- [WHAT IS NEEDED]: Output only the lines running from the line bearing "Write the Blender Python" through the line bearing "RIM_LIFT = 0.00015", character for character.

┏━━

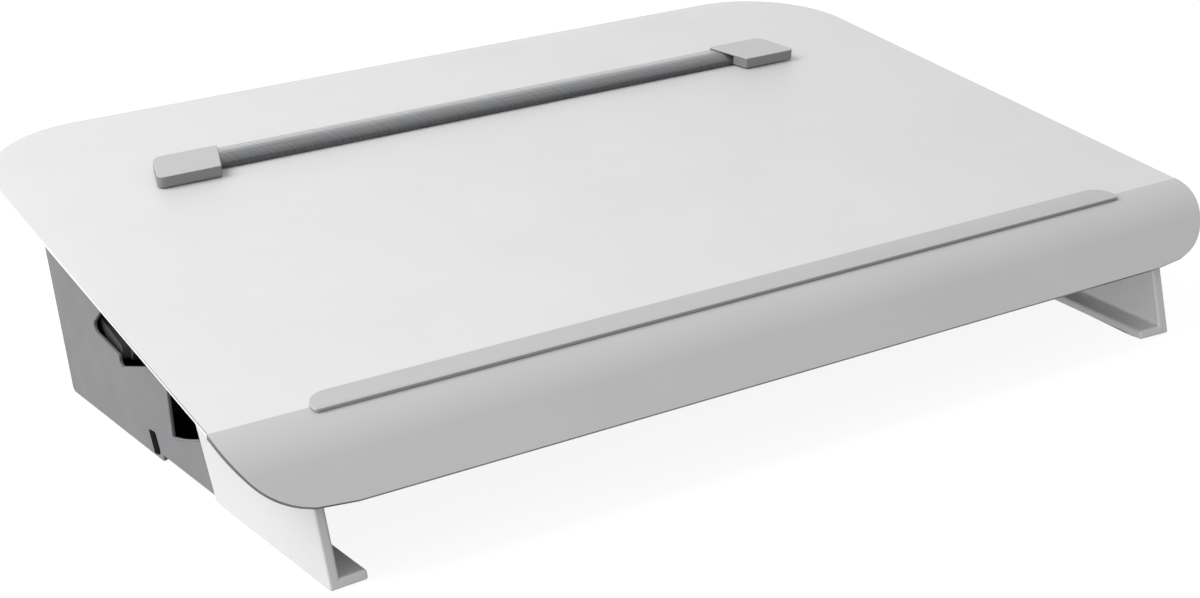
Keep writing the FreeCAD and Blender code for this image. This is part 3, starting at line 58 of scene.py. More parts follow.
# %% [markdown]
# The deck slopes, so a place on it is easiest to give by its own three numbers: x across, run up
# the slope from the line where a sheet's foot rests, and rise square to the board. One function
# turns these into the frame's coordinates. The two numbers it needs besides the slope are the
# height of the board at the paper line and how far the frame's origin lies behind that line. The
# other values here are the board's half width, its back edge, its thickness and the run at which
# it meets the front lip, all in millimetres.

# %% The deck's own coordinates
SLOPE = math.radians(7.0)
PAPER_LINE_Z = 67.5
BOARD_HALF = 254.9
BOARD_BACK = 325.2
BOARD_THICK = 1.5
SEAM = -12.0
BACK_EDGE_Y = BOARD_BACK * math.cos(SLOPE) + BOARD_THICK * math.sin(SLOPE)
SHIFT_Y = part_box("writing_board")[1][1] / MM - BACK_EDGE_Y


def deck_points(x, run, rise):
    """Metres in the frame: y = run cos a - rise sin a + shift, z = height + run sin a + rise cos a."""
    y = run * math.cos(SLOPE) - rise * math.sin(SLOPE) + SHIFT_Y
    z = PAPER_LINE_Z + run * math.sin(SLOPE) + rise * math.cos(SLOPE)
    return np.stack(np.broadcast_arrays(x, y, z), axis=-1) * MM


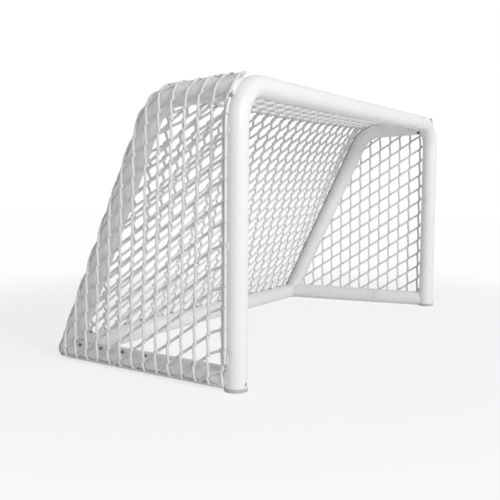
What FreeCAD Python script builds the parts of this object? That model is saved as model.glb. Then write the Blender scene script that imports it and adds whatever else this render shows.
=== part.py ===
import FreeCAD, Part
import math
import os

# A small hockey goal: a bent tube frame with posts and a crossbar, two bent side stays, two base rails
# and a rear bar, all dressed with a white mesh net. Millimetres, +Z up. The mouth faces -Y and +X is on
# the right of someone who looks into it. The posts stand at y = 0 until the last step, which moves the
# whole goal so that its origin lies under the middle of its box, on the floor.

# Steel tube of the frame, stays, base rails and rear bar
TUBE_DIAMETER = 42.4
TUBE_WALL = 2.0

# Front frame
MOUTH_WIDTH = 1180.0
CROSSBAR_HEIGHT = 560.0
FRAME_CORNER_RADIUS = 77.0

# Side stays and base
BASE_DEPTH = 445.0
BASE_TOE_IN = 51.6
STAY_FRONT_DROP = 6.0
STAY_RAIL_FALL = 11.5
STAY_CORNER_DEPTH = 199.0
STAY_LEAN_IN = 12.5
STAY_BEND_RADIUS = 80.0
STAY_SETBACK = 5.0
BASE_RAIL_SETBACK = 5.0

# Holes in the tubes
VENT_HOLE_DIAMETER = 11.0
VENT_HOLE_SETBACK = 7.0
VENT_HOLE_ANGLE = 38.0
DRAIN_HOLE_DIAMETER = 7.0
DRAIN_HOLE_HEIGHT = 14.1

# Plastic foot caps
CAP_FLANGE_DIAMETER = 43.6
CAP_FLANGE_HEIGHT = 7.0
CAP_STEM_LENGTH = 24.0
CAP_STEM_CLEARANCE = 0.15

# Thin rods welded behind the frame, which carry the net's front edges
ROD_DIAMETER = 6.0
POST_ROD_ANGLE = 27.6
CROSSBAR_ROD_ANGLE = 48.0
ROD_FOOT_CLEARANCE = 10.0
ROD_TOP_TURN = 30.0
TACK_DIAMETER = 4.4
TACK_LENGTH = 14.0
TACK_SPACING = 165.0

# Weld beads
WELD_LEG = 3.2

# Netting
TWINE_DIAMETER = 5.6
SIDE_STRAND_PITCH = 32.5
SIDE_KNOT_PITCH = 39.5
SIDE_STRAND_RISE = 19.0
PANEL_MESH_WIDTH = 46.0
PANEL_MESH_DROP = 31.0
PANEL_MESH_LEAN = 16.0
BACK_MESH_COARSENING = 1.33
NET_OVERLAP = 8.0
NET_RIM = 4.0
SMALLEST_MESH_AREA = 90.0
CORD_END_GAP = 6.0

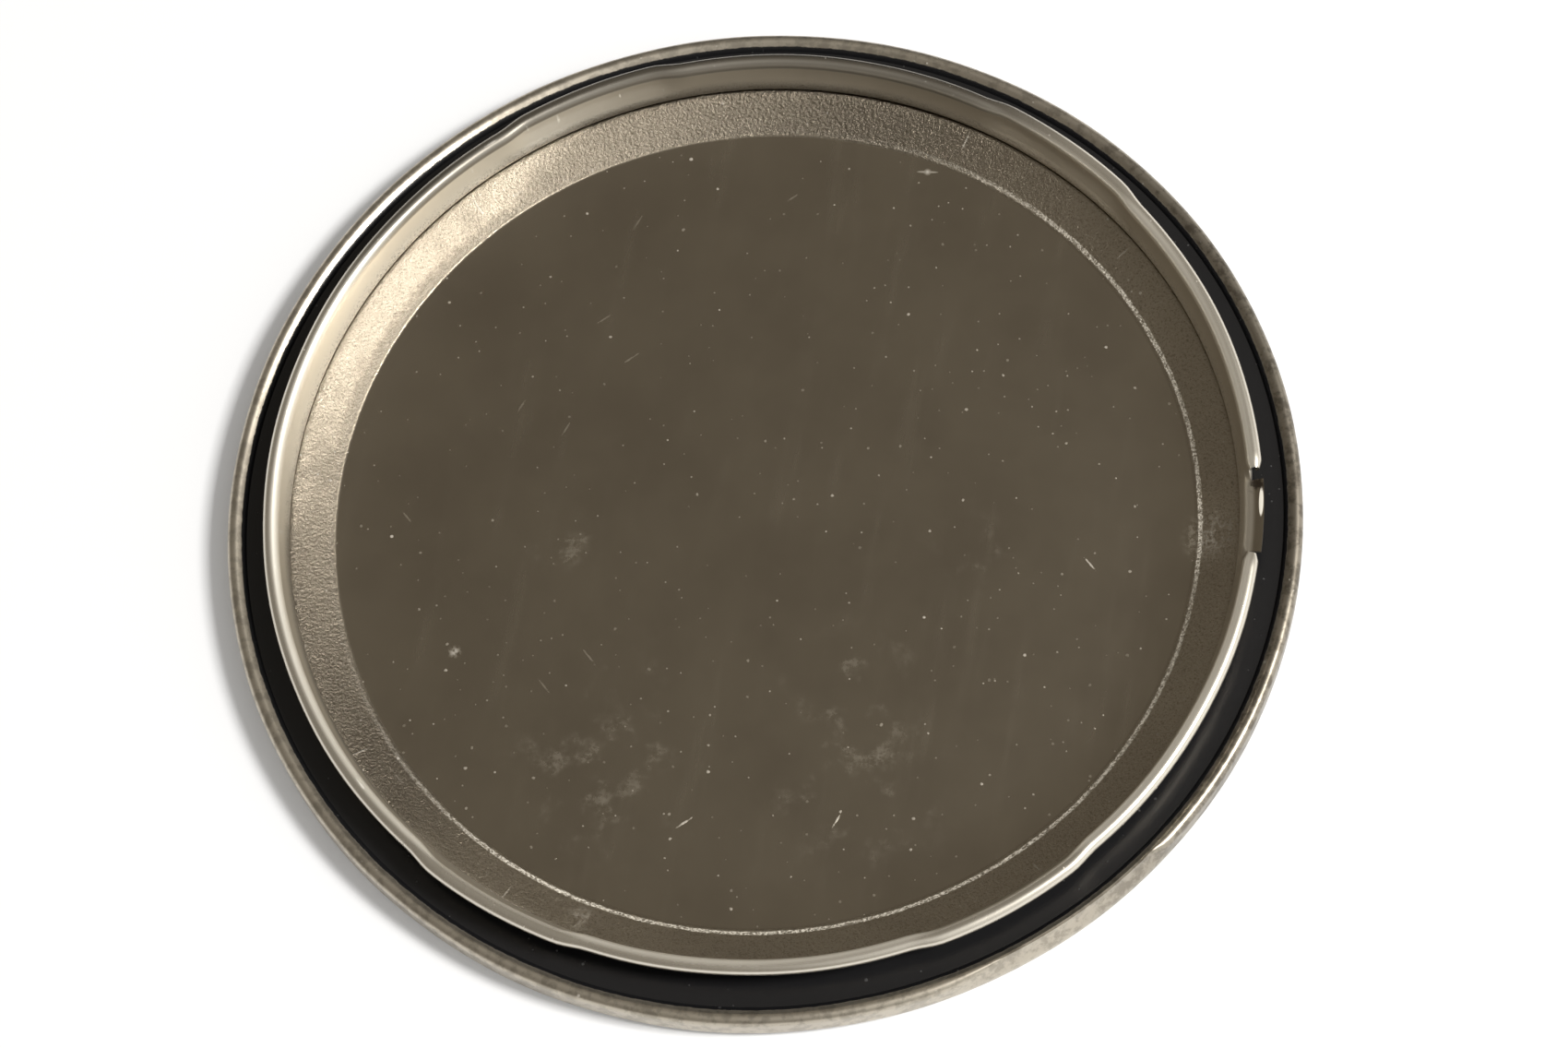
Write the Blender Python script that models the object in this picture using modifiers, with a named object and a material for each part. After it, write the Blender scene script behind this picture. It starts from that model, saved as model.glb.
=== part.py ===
"""Round shoe polish tin, open: the lid lies upside down in front of the tin.

The lid is one tinplate pressing with a hollow rim and a short plug skirt. The skirt fits inside the
tin's wall, and the rim covers the tin's top curl. A key on a rivet through the wall turns under the rim
and lifts the lid; a notch in the skirt clears the rivet's washer.

Units are metres, +Z is up and the surface that both halves stand on is z = 0. The origin is the middle
of the ground that they cover.
"""

import math

import bmesh
import bpy

# Sheet and general clearances
SHEET = 0.00025  # tinplate thickness
SEAT_GAP = 0.0003  # between pieces that touch
TURN_STEPS = 64  # facets round the large turned pieces
PIN_STEPS = 24  # facets round the rivet and its holes

# Tin body
BODY_INSIDE_RADIUS = 0.0327
BODY_HEIGHT = 0.0170
BODY_CURL_RADIUS = 0.0006  # outside radius of the rolled top edge
BODY_CORNER_RADIUS = 0.0012
BASE_BEAD_RADIUS = 0.0250  # stiffening bead pressed up into the base
BASE_BEAD_WIDTH = 0.0020
BASE_BEAD_HEIGHT = 0.0004

# Lid
LUG_PROUD = 0.0003  # the four gripping lugs stand this far out of the curl
LUG_CLEARANCE = 0.00007  # between lugs and the tin's wall
LUG_HALF_ANGLE = math.radians(10)
LUG_RAMP_ANGLE = math.radians(3)
LUG_ANGLES = [math.radians(a) for a in (54, 115, 242, 302)]  # from the notch
LID_CURL_RADIUS = 0.0005  # outside radius of the rolled free edge
SKIRT_DEPTH = 0.00254  # from the rim's seat to the free edge
SKIRT_LEAN = 0.00043  # how much wider the skirt is at its free edge
SLOPE_RUN = 0.0025
PANEL_RISE = 0.00131  # from the panel to the channel between panel and rim
FOLD_GAP = 0.00005  # between the two layers under the rim's seat
RIM_CLEARANCE = 0.0003  # between the tin's curl and the rim
RIM_WIDTH = 0.0008
RIM_CROWN = 0.0005  # the rim stands this far over its seat
RIM_LIFT = 0.00015  # the rim's back is this far above the panel's plane

# Opener
KEY_SHEET = 0.0006
KEY_LENGTH = 0.0120
KEY_HEIGHT = 0.0064
KEY_WING_DEPTH = 0.0060
KEY_BEND_RADIUS = 0.0008
KEY_CORNER_RADIUS = 0.0020
KEY_RIM_CLEARANCE = 0.0004  # between the key at rest and the closed lid's rim
KEY_SIDE_CLEARANCE = 0.0001  # the key stands this far outside the rim's inner edge
SHANK_RADIUS = 0.0009
HEAD_RADIUS = 0.0018
HEAD_THICKNESS = 0.0005
SHOULDER_RADIUS = 0.0020
WASHER_RADIUS = 0.0024
WASHER_THICKNESS = 0.0004
NOTCH_CLEARANCE = 0.0003  # above the washer, with the lid closed
NOTCH_SIDE_CLEARANCE = 0.0006

# Polish
POLISH_DISH = 0.0012  # depth worn in the middle
POLISH_DISH_RADIUS = 0.0220
POLISH_HEADROOM = 0.0006  # between the polish and the washer

# Where the halves lie
LID_DISTANCE = 0.0200  # clear ground between lid and tin

# Worked out from the sizes above
HALF_SHEET = SHEET / 2
BODY_OUTSIDE_RADIUS = BODY_INSIDE_RADIUS + SHEET
BODY_WALL_RADIUS = BODY_INSIDE_RADIUS + HALF_SHEET
BODY_CURL_CENTRE = BODY_WALL_RADIUS + BODY_CURL_RADIUS - HALF_SHEET
BODY_CURL_EDGE = BODY_CURL_CENTRE + BODY_CURL_RADIUS

LID_CURL_EDGE = BODY_INSIDE_RADIUS - LUG_CLEARANCE - LUG_PROUD
LID_CURL_CENTRE = LID_CURL_EDGE - LID_CURL_RADIUS
SKIRT_TOP_RADIUS = LID_CURL_CENTRE - LID_CURL_RADIUS + HALF_SHEET
SKIRT_FOOT_RADIUS = SKIRT_TOP_RADIUS - SKIRT_LEAN
SLOPE_TOP_RADIUS = SKIRT_FOOT_RADIUS - HALF_SHEET
PANEL_RADIUS = SLOPE_TOP_RADIUS - SLOPE_RUN
RIM_INSIDE_RADIUS = BODY_CURL_EDGE + RIM_CLEARANCE
LID_RADIUS = RIM_INSIDE_RADIUS + RIM_WIDTH

CHANNEL_Z = HALF_SHEET + PANEL_RISE  # lower of the two layers
SEAT_Z = CHANNEL_Z + SHEET + FOLD_GAP  # upper layer, which lies on the tin's curl
SEAT_FACE_Z = SEAT_Z + HALF_SHEET
LID_HEIGHT = SEAT_FACE_Z + SKIRT_DEPTH
LID_CURL_Z = LID_HEIGHT - LID_CURL_RADIUS

KEY_INNER_X = RIM_INSIDE_RADIUS + KEY_SIDE_CLEARANCE
KEY_REACH = KEY_INNER_X + KEY_WING_DEPTH
PIVOT_Z = BODY_HEIGHT - RIM_CROWN - KEY_RIM_CLEARANCE - KEY_HEIGHT / 2
HOLE_RADIUS = SHANK_RADIUS + SEAT_GAP
WASHER_OUTER_X = math.sqrt(BODY_INSIDE_RADIUS**2 - WASHER_RADIUS**2) - SEAT_GAP
WASHER_INNER_X = WASHER_OUTER_X - WASHER_THICKNESS
NOTCH_HALF_WIDTH = WASHER_RADIUS + NOTCH_SIDE_CLEARANCE
NOTCH_Z = SEAT_FACE_Z + BODY_HEIGHT - (PIVOT_Z + WASHER_RADIUS + NOTCH_CLEARANCE)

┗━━

- [TASK RESPONSE]:
Write the Blender Python script that models the object in this picture using modifiers, with a named object and a material for each part. After it, write the Blender scene script behind this picture. It starts from that model, saved as model.glb.
=== part.py ===
"""Round shoe polish tin, open: the lid lies upside down in front of the tin.

The lid is one tinplate pressing with a hollow rim and a short plug skirt. The skirt fits inside the
tin's wall, and the rim covers the tin's top curl. A key on a rivet through the wall turns under the rim
and lifts the lid; a notch in the skirt clears the rivet's washer.

Units are metres, +Z is up and the surface that both halves stand on is z = 0. The origin is the middle
of the ground that they cover.
"""

import math

import bmesh
import bpy

# Sheet and general clearances
SHEET = 0.00025  # tinplate thickness
SEAT_GAP = 0.0003  # between pieces that touch
TURN_STEPS = 64  # facets round the large turned pieces
PIN_STEPS = 24  # facets round the rivet and its holes

# Tin body
BODY_INSIDE_RADIUS = 0.0327
BODY_HEIGHT = 0.0170
BODY_CURL_RADIUS = 0.0006  # outside radius of the rolled top edge
BODY_CORNER_RADIUS = 0.0012
BASE_BEAD_RADIUS = 0.0250  # stiffening bead pressed up into the base
BASE_BEAD_WIDTH = 0.0020
BASE_BEAD_HEIGHT = 0.0004

# Lid
LUG_PROUD = 0.0003  # the four gripping lugs stand this far out of the curl
LUG_CLEARANCE = 0.00007  # between lugs and the tin's wall
LUG_HALF_ANGLE = math.radians(10)
LUG_RAMP_ANGLE = math.radians(3)
LUG_ANGLES = [math.radians(a) for a in (54, 115, 242, 302)]  # from the notch
LID_CURL_RADIUS = 0.0005  # outside radius of the rolled free edge
SKIRT_DEPTH = 0.00254  # from the rim's seat to the free edge
SKIRT_LEAN = 0.00043  # how much wider the skirt is at its free edge
SLOPE_RUN = 0.0025
PANEL_RISE = 0.00131  # from the panel to the channel between panel and rim
FOLD_GAP = 0.00005  # between the two layers under the rim's seat
RIM_CLEARANCE = 0.0003  # between the tin's curl and the rim
RIM_WIDTH = 0.0008
RIM_CROWN = 0.0005  # the rim stands this far over its seat
RIM_LIFT = 0.00015  # the rim's back is this far above the panel's plane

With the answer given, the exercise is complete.